Mitos terhadap ‘angker’nya Kediri bisa menjadi kenyataan bila Jokowi tak segera mengubah kebijakannya yang pro kapitalis-liberal. Mitos itu bisa menjadi tamparan bagi Presiden. Berhati-hatilah dalam mngembanjabatan dan kekuasaan. Sebagai orang nomor satu di negeri ini, satu tanda tangannya bisa mengubah nasib rakyat. Kata-katanya direkam masyarakat. Tindak tanduknya akan menjadi saksi sejarah kepemimpinannya. Adil atau zalim. Amanah atau khianat. Jujur atau bohong. Semua mata memperhatikannya.

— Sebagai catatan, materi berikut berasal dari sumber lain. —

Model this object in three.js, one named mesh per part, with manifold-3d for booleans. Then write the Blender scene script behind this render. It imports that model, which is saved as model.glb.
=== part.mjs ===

Jadi, bila ingin percaya klenik silakan saja. Cuma, perlu digarisbawahi, Gus Dur lengser bukan karena Kediri angker. Gus Dur lengser karena permainan politik dan kekuasaan saat itu. Hal itu disampaikan oleh juru bicara Presiden era Gus Dur, Adhie M. Massardi melalui akun twitternya. Ia mengatakan pelengseran Gus Dur 100 persen akibat konflik politik dengan wakilnya saat itu, Megawati Soekarno Putri.
Sejatinya, kekuasaan itu akan dipergilirkan. Tanpa percaya pada klenik Kediri ‘angker’ bagi seorang Presiden, dengan berkata ‘Kun Fayakun’ Allah pun bisa melenyapkan seketika kekuasaan yang dimilikinya. Apatah lagi bila kezaliman, kebohongan, dan pengkhianatan terus saja dilakukan. Bukan tidak mungkin doa rakyat yang terzalimi terdengar hingga mengetuk pintu langit. Jika tangan rakyat sudah menengadah dan pasrah pada RabbNya, siapa yang bisa menghalangi terkabulnya doa? Bahkan setan pun tidak akan bisa.
Oleh karenanya, ini menjadi peringatan pula untuk penguasa. Tak ada yang abadi. Jabatan dan kekuasaan itu hanya sementara. Kelak pun bisa lengser tiba-tiba. Bila pemilik kuasa tak berkehendak, manusia bisa apa? Untuk itu, jangan angkuh dan merasa digdaya. Mendengar klenik dan mitos saja engkau merasa ngeri dan angker.
Harusnya penguasa merasa ‘angker’ dengan ancaman sabda Nabi saw berikut ini, “Akan ada setelahku nanti para pemimpin yang berdusta. Barangsiapa masuk pada mereka lalu membenarkan (menyetujui) kebohongan mereka dan mendukung kedhaliman mereka maka dia bukan dari golonganku dan aku bukan dari golongannya, dan dia tidak bisa mendatangi telagaku (di hari kiamat). Dan barangsiapa yang tidak masuk pada mereka (penguasa dusta) itu, dan tidak membenarkan kebohongan mereka, dan (juga) tidak mendukung kedhaliman mereka, maka dia adalah bagian dari golonganku, dan aku dari golongannya, dan ia akan mendatangi telagaku (di hari kiamat).” (HR. Ahmad dan An-Nasa’i). Tidakkah merasa ‘angker’ pula dengan hadis Nabi yang ini, “Siapapun pemimpin yang menipu rakyatnya, maka tempatnya di neraka.” (HR. Ahmad).